The death of Dunne, in 2003, in conjunction with the health woes — and then death — of her daughter, left her in a state she describes as beyond grief. She felt metaphysically alone. It was as if the meaning had drained out of the universe — and for a writer invested in finding hidden meaning in everything she saw, that disrupted her identity. Out of this cataclysm she wrote “The Year of Magical Thinking,” in which she recorded how reality was a luxury that her soul could no longer afford. She melted down to 75 pounds — but more than that, she believed that Dunne, after his death, was coming back. He just had to be. The New Yorker critic Hilton Als sums up Didion’s achievement in “The Year of Magical Thinking” by observing that grief is “the hardest thing to write about.
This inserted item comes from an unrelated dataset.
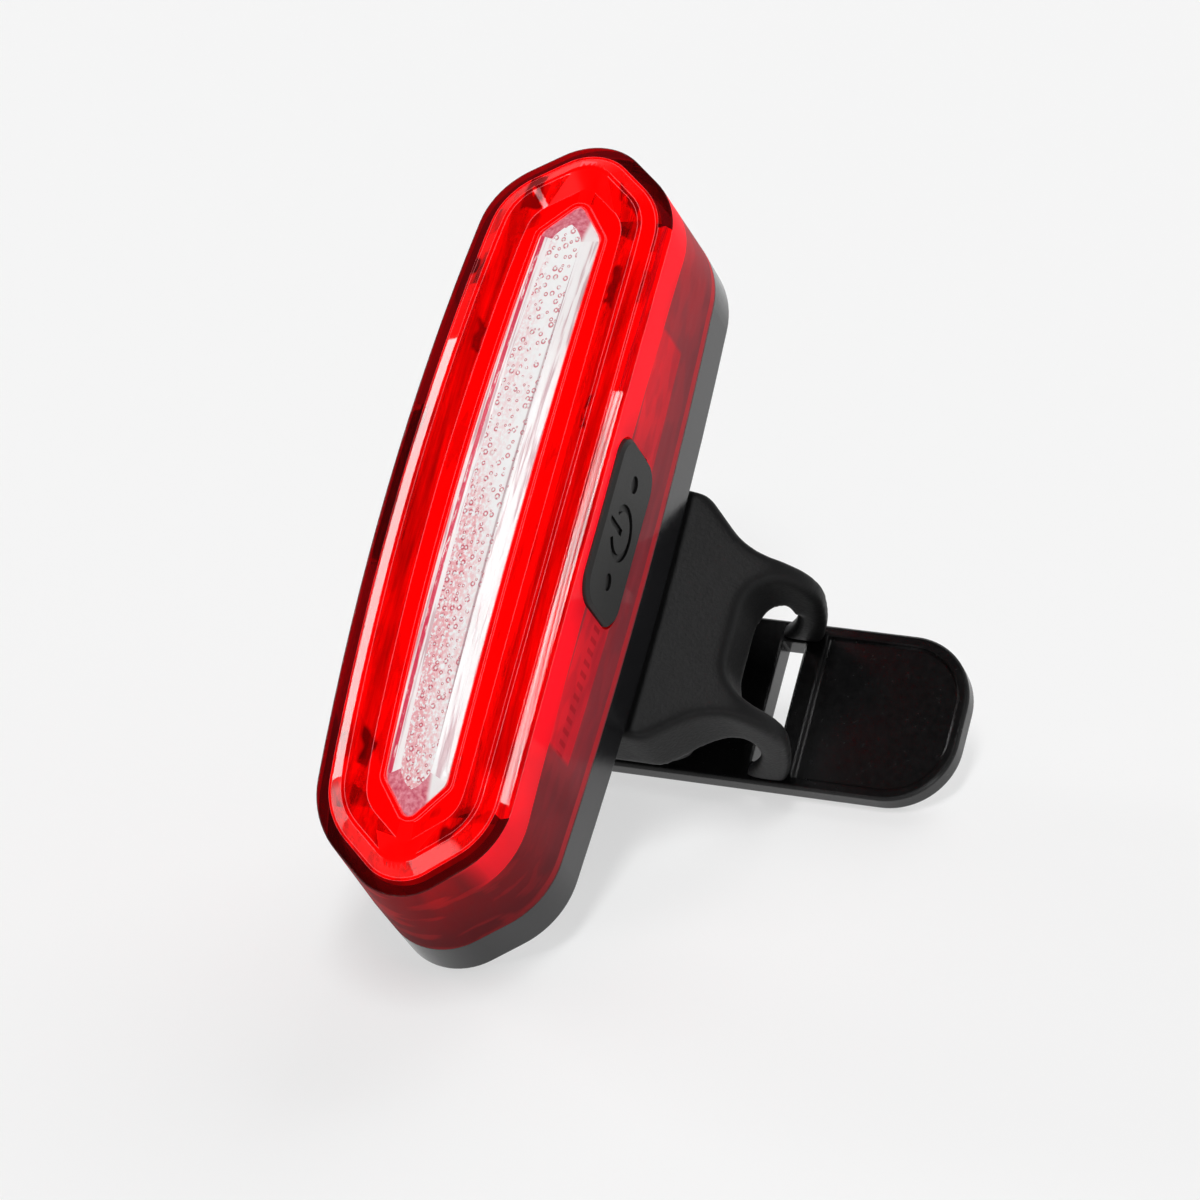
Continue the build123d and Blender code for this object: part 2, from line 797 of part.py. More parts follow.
# Case screws, driven from the back into the lens cover's bosses
with BuildPart() as case_screws:
    with BuildSketch(Plane.XZ.offset(counterbore_depth)):
        with Locations(*case_screw_spots):
            Circle(case_screw_head_radius)
    extrude(amount=-case_screw_head_height)
    with BuildSketch(Plane.XZ.offset(counterbore_depth)):
        with Locations(*case_screw_spots):
            Circle(case_screw_radius)
    extrude(amount=case_screw_length)
    with BuildSketch(Plane.XZ.offset(counterbore_depth - case_screw_head_height)):
        with Locations(*case_screw_spots):
            Rectangle(recess_size, recess_width)
            Rectangle(recess_width, recess_size)
    extrude(amount=recess_depth, mode=Mode.SUBTRACT)
save(case_screws, "case_screws")

# The clip seen from its front: a wide root that narrows to the arms, with the notch between them
with BuildSketch() as clip_outline:
    with BuildLine():
        Polyline(
            (bracket_left, 0),
            (arm_outer_x + 1, 0),
            (arm_outer_x + 1, arm_half_height),
            (neck_x, arm_half_height),
            (root_right, bracket_half_height),
            (bracket_left, bracket_half_height),
            close=True,
        )
    make_face()
    fillet(clip_outline.vertices().filter_by(lambda v: abs(v.X - neck_x) < 0.01), radius=neck_round)
    fillet(clip_outline.vertices().filter_by(lambda v: abs(v.X - root_right) < 0.01), radius=root_round)
    mirror(about=Plane.XZ)

with BuildSketch() as notch_outline:
    with Locations(((notch_left + lever_right) / 2, 0)):
        Rectangle(lever_right - notch_left, 2 * notch_half_height)
    fillet(notch_outline.vertices().group_by(Axis.X)[0], radius=notch_round)

with BuildPart() as clip_notch:
    with BuildSketch(Plane.XZ):
        add(notch_outline.sketch)
    extrude(amount=-arm_inner_y)
    with BuildSketch(Plane.XZ.offset(-arm_inner_y)):
        with Locations(((notch_back_left + lever_right) / 2, 0)):
            Rectangle(lever_right - notch_back_left, 2 * notch_half_height)
    extrude(amount=-lever_front)

with BuildPart() as clip_form:
    with BuildSketch(Plane.XZ):
        add(clip_outline.sketch)
    extrude(amount=-lever_front)

# Clip bracket: a root that slides on the rail, a rounded jaw, and the web that carries the arms
jaw_y = lever_front - jaw_gap - jaw_radius

with BuildPart() as clip_bracket:
    with BuildSketch():
        with BuildLine():
            Line((bracket_left, bracket_gap), (bracket_flat_right, bracket_gap))
            Line((bracket_flat_right, bracket_gap), (web_right, web_front))
            Line((web_right, web_front), (web_right, web_back))
            TangentArc((web_right, web_back), (bracket_back_right, bracket_back), tangent=(-1, 0))
            Line((bracket_back_right, bracket_back), (bracket_left, bracket_back))
            Line((bracket_left, bracket_back), (bracket_left, bracket_gap))
        make_face()
    extrude(amount=bracket_half_height, both=True)
    with BuildSketch():
        with Locations((jaw_x, jaw_y)):
            Circle(jaw_radius)
    extrude(amount=arm_half_height, both=True)
    add(clip_form.part, mode=Mode.INTERSECT)
    add(clip_notch.part, mode=Mode.SUBTRACT)
    with BuildSketch():
        with Locations((0, bracket_gap + bracket_lip / 2)):
            Rectangle(2 * (neck_half_width + rail_gap), bracket_lip)
        with Locations((0, bracket_gap + bracket_lip + head_thickness / 2 + rail_gap)):
            Rectangle(2 * (head_half_width + rail_gap), head_thickness + 2 * rail_gap)
    extrude(amount=bracket_half_height, both=True, mode=Mode.SUBTRACT)
save(clip_bracket, "clip_bracket")

# Spring arms: two curls of one section, above and below the notch
with BuildPart() as clip_spring_arms:
    with BuildSketch():
        with BuildLine():
            outer_curl = ThreePointArc((web_right, web_front), arm_shoulder, (arm_outer_x, arm_outer_y))
            outer_end = TangentArc(outer_curl @ 1, (foot_right, lever_front), tangent=outer_curl % 1)
            Line(outer_end @ 1, (foot_left, lever_front))
            inner_curl = ThreePointArc((web_right, web_back), arm_hollow, (arm_inner_x, arm_inner_y))
            inner_end = TangentArc(inner_curl @ 1, (foot_left, lever_front), tangent=inner_curl % 1)
            Line((web_right, web_back), (web_right, web_front))
        make_face()
    extrude(amount=arm_half_height, both=True)
    add(clip_notch.part, mode=Mode.SUBTRACT)
save(clip_spring_arms, "clip_spring_arms")

# Clip lever: a plate whose left part is the moving jaw and whose right part is the thumb panel
with BuildSketch() as lever_outline:
    with Locations(((lever_left + lever_right) / 2, 0)):
        Rectangle(lever_right - lever_left, 2 * lever_half_height)
    fillet(lever_outline.vertices().group_by(Axis.X)[-1], radius=lever_corner)
    fillet(lever_outline.vertices().group_by(Axis.X)[0], radius=lever_jaw_corner)

with BuildSketch() as panel_outline:
    with Locations(((panel_left + lever_right - panel_margin) / 2, 0)):
        Rectangle(lever_right - panel_margin - panel_left, 2 * (lever_half_height - panel_margin))
    fillet(panel_outline.vertices().group_by(Axis.X)[-1], radius=lever_corner - panel_margin)

with BuildPart() as clip_lever:
    with BuildSketch(Plane.XZ.offset(-lever_front)):
        add(lever_outline.sketch)
    extrude(amount=-lever_thickness)
    chamfer(back_face(clip_lever.part).edges(), length=lever_edge_bevel)
    chamfer(front_face(clip_lever.part).edges(), length=lever_front_bevel)
    with BuildSketch(Plane.XZ.offset(-lever_front)):
        add(panel_outline.sketch)
    extrude(amount=-panel_depth, mode=Mode.SUBTRACT)
    with BuildSketch(Plane.XZ.offset(-lever_front)):
        with Locations(((slot_left + slot_right) / 2, 0)):
            Rectangle(slot_right - slot_left, 2 * notch_half_height)
    extrude(amount=-lever_thickness, mode=Mode.SUBTRACT)
    with BuildSketch():
        with BuildLine():
            Polyline(
                (lever_left - 1, lever_front - 1),
                (lever_left + lead_in, lever_front - 1),
                (lever_left + lead_in, lever_front),
                (lever_left, lever_front + lead_in),
                (lever_left - 1, lever_front + lead_in),
                close=True,
            )
        make_face()
    extrude(amount=lever_half_height, both=True, mode=Mode.SUBTRACT)
save(clip_lever, "clip_lever")
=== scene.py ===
import bpy
import bmesh
import math
from mathutils import Matrix, Vector


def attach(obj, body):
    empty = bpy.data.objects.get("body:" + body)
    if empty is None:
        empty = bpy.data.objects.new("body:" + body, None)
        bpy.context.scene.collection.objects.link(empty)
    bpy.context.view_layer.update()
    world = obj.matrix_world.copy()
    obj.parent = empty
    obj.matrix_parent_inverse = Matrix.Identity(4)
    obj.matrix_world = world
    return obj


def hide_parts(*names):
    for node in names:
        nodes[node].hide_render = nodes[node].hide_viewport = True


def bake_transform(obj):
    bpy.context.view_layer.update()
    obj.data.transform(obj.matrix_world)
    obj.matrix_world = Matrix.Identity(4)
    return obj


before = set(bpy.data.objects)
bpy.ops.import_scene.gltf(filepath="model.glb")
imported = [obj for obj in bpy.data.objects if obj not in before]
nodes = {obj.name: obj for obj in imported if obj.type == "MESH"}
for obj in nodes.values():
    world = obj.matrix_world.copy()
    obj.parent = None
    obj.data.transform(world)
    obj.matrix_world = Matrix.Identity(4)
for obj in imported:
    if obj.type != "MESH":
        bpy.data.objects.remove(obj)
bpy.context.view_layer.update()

scene = bpy.context.scene

# Sizes are in millimetres, as in the CAD source: X to the button's side, Y to the back, Z up.
# A depth is how far a place lies in front of the housing's flat back face.

MM = 0.001
ARCH_RADIUS = 228.4
HALF_WIDTH = 10.48
SIDE_BOW = 0.92
SHOULDER_Z = 31.8
SCREW_Z = 32.7
RIM_DEPTH = 20.5

# The bow of the sides as a share of the height squared: SIDE_BOW over SHOULDER_Z squared
BOW_RATE = 0.00091


def sag(z):
    """How much nearer to the back the bowed front lies at height z than at mid height."""
    return ARCH_RADIUS - math.sqrt(ARCH_RADIUS**2 - z**2)


# Short calls for node trees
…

She did it as a reporter.” She was now a reporter of the spirit.
“Joan Didion: The Center Will Not Hold” is, in its way, the story of a gratified existence. Didion’s famously dry style can appear detached, but it’s really an Olympian form of engagement. It expresses, in every phrase, her passion for reporting, observing, dissecting, knowing. The New York stage version of “The Year of Magical Thinking,” which she conceived with David Hare and which starred her friend Vanessa Redgrave, healed her more than the book did. It gave her closure, and Hare appears serious when he says that his main ambition during the run of it was to put some meat back on her bones (which he did). It’s been Didion’s karma to lead a charmed life in which she could write about American darkness. But then the darkness hit her, personally, all at once. For a while, her own center didn’t hold. But she became something more than a great writer — she became a sage.